* PROMPT: Go through the listing and write out all of it exactly.

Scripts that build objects
-- -- --
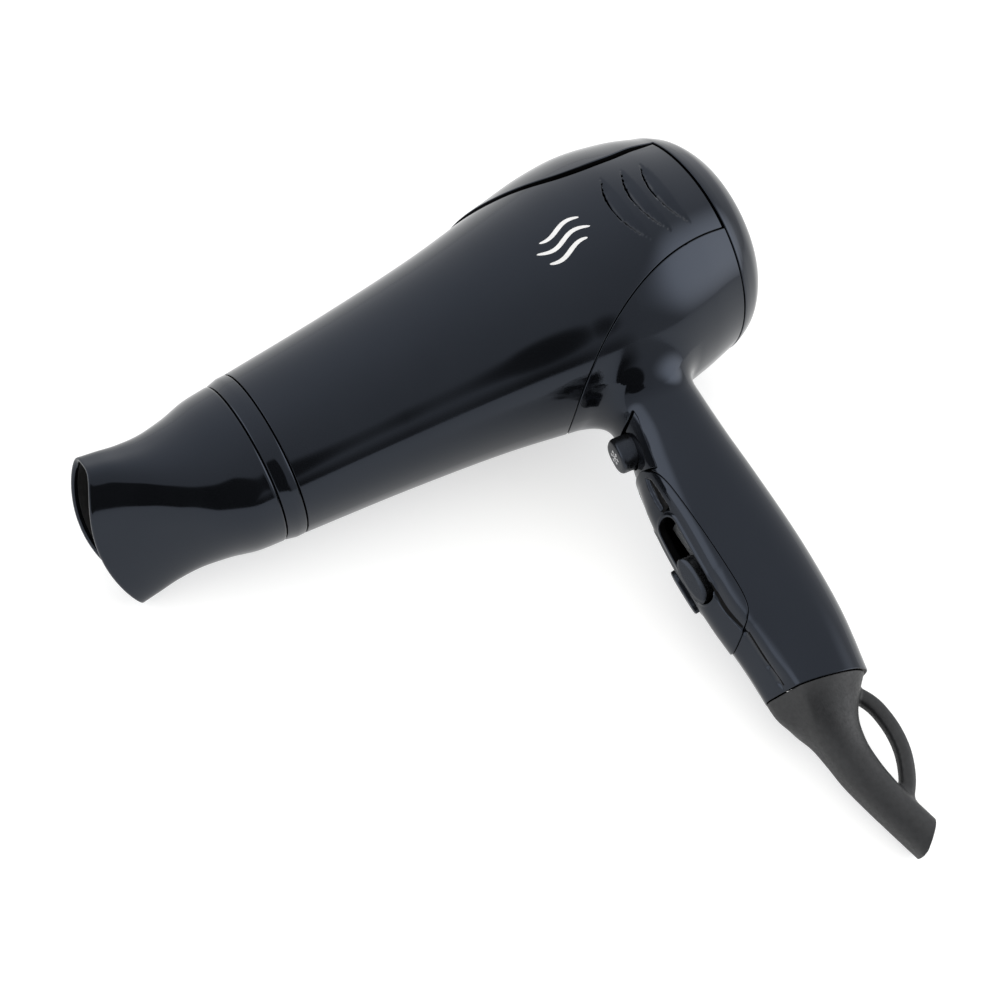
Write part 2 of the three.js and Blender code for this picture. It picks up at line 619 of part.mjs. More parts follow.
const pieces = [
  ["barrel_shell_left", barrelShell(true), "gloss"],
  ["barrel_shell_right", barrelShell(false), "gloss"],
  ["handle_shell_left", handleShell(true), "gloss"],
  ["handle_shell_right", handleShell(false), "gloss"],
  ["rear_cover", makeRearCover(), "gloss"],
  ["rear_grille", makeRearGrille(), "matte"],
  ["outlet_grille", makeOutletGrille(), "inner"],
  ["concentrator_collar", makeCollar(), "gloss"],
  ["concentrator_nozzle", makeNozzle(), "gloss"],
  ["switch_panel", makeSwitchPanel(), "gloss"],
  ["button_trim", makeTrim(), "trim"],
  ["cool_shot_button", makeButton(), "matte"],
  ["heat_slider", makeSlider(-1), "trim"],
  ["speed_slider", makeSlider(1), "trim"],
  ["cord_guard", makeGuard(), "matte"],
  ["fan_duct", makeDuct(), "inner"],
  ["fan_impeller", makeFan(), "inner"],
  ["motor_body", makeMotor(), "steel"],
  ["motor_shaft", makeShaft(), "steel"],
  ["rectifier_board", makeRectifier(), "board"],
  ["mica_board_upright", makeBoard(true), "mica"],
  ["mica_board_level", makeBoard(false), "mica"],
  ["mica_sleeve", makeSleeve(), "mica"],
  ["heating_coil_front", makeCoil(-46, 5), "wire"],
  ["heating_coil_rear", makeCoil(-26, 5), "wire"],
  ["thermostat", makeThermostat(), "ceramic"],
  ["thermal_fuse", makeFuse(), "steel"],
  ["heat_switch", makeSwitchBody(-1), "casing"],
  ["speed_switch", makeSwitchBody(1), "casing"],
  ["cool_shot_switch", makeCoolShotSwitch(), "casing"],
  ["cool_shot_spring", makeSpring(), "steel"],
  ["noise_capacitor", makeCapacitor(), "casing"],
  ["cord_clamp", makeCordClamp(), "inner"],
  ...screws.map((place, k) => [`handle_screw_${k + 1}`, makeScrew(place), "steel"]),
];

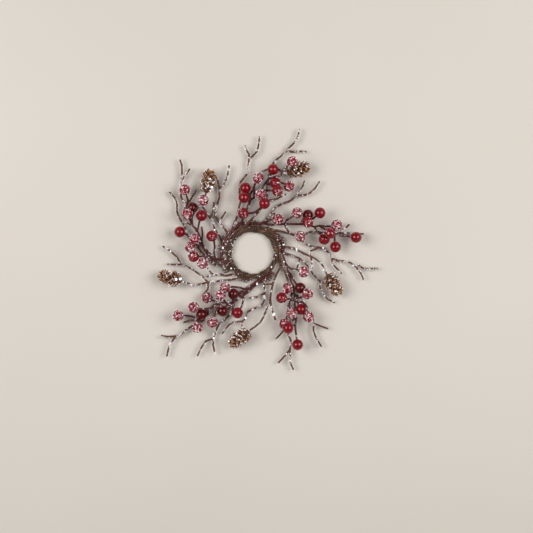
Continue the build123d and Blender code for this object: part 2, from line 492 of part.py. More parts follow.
-- -- --
* PROBLEM SOLUTION:
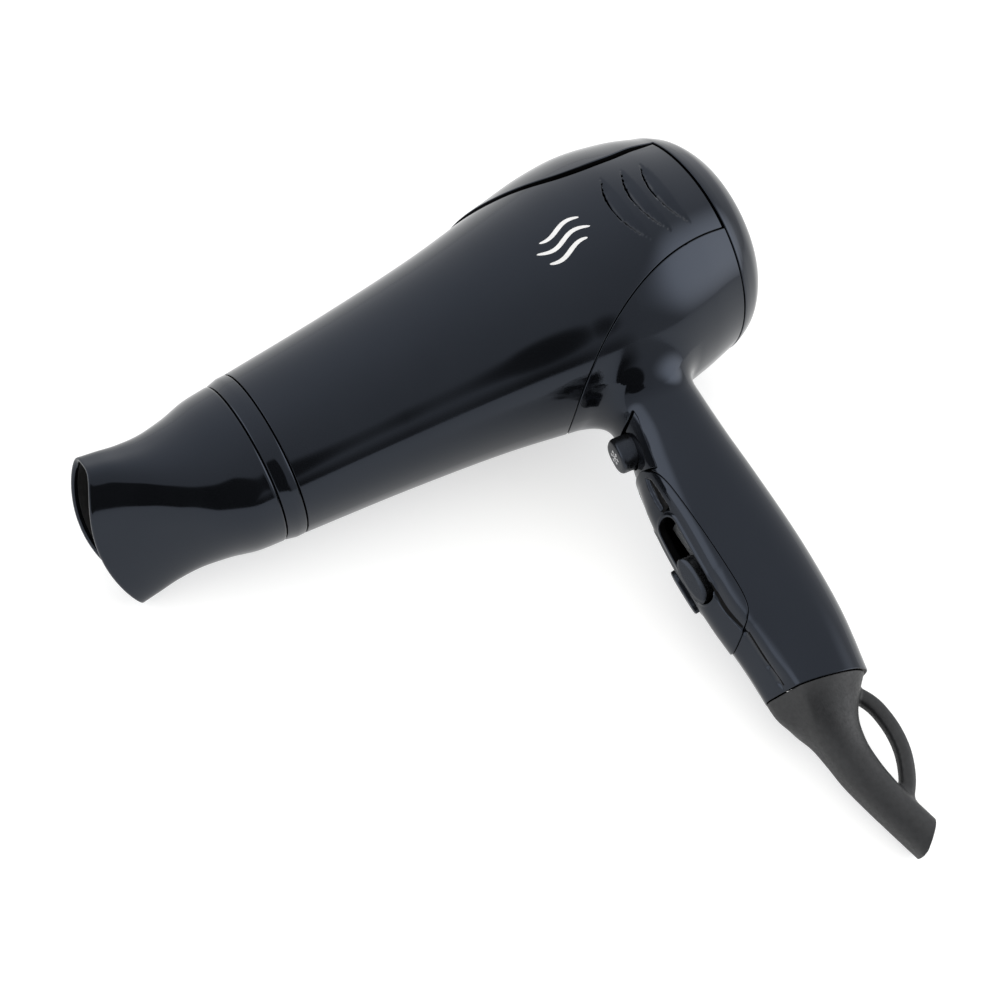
Write part 2 of the three.js and Blender code for this picture. It picks up at line 619 of part.mjs. More parts follow.
const pieces = [
  ["barrel_shell_left", barrelShell(true), "gloss"],
  ["barrel_shell_right", barrelShell(false), "gloss"],
  ["handle_shell_left", handleShell(true), "gloss"],
  ["handle_shell_right", handleShell(false), "gloss"],
  ["rear_cover", makeRearCover(), "gloss"],
  ["rear_grille", makeRearGrille(), "matte"],
  ["outlet_grille", makeOutletGrille(), "inner"],
  ["concentrator_collar", makeCollar(), "gloss"],
  ["concentrator_nozzle", makeNozzle(), "gloss"],
  ["switch_panel", makeSwitchPanel(), "gloss"],
  ["button_trim", makeTrim(), "trim"],
  ["cool_shot_button", makeButton(), "matte"],
  ["heat_slider", makeSlider(-1), "trim"],
  ["speed_slider", makeSlider(1), "trim"],
  ["cord_guard", makeGuard(), "matte"],
  ["fan_duct", makeDuct(), "inner"],
  ["fan_impeller", makeFan(), "inner"],
  ["motor_body", makeMotor(), "steel"],
  ["motor_shaft", makeShaft(), "steel"],
  ["rectifier_board", makeRectifier(), "board"],
  ["mica_board_upright", makeBoard(true), "mica"],
  ["mica_board_level", makeBoard(false), "mica"],
  ["mica_sleeve", makeSleeve(), "mica"],
  ["heating_coil_front", makeCoil(-46, 5), "wire"],
  ["heating_coil_rear", makeCoil(-26, 5), "wire"],
  ["thermostat", makeThermostat(), "ceramic"],
  ["thermal_fuse", makeFuse(), "steel"],
  ["heat_switch", makeSwitchBody(-1), "casing"],
  ["speed_switch", makeSwitchBody(1), "casing"],
  ["cool_shot_switch", makeCoolShotSwitch(), "casing"],
  ["cool_shot_spring", makeSpring(), "steel"],
  ["noise_capacitor", makeCapacitor(), "casing"],
  ["cord_clamp", makeCordClamp(), "inner"],
  ...screws.map((place, k) => [`handle_screw_${k + 1}`, makeScrew(place), "steel"]),
];

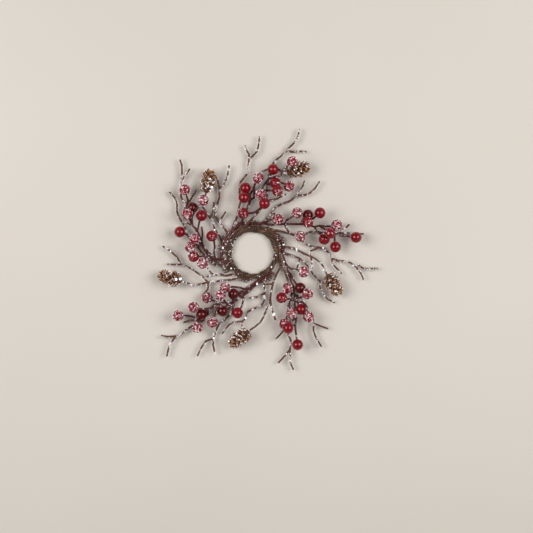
Continue the build123d and Blender code for this object: part 2, from line 492 of part.py. More parts follow.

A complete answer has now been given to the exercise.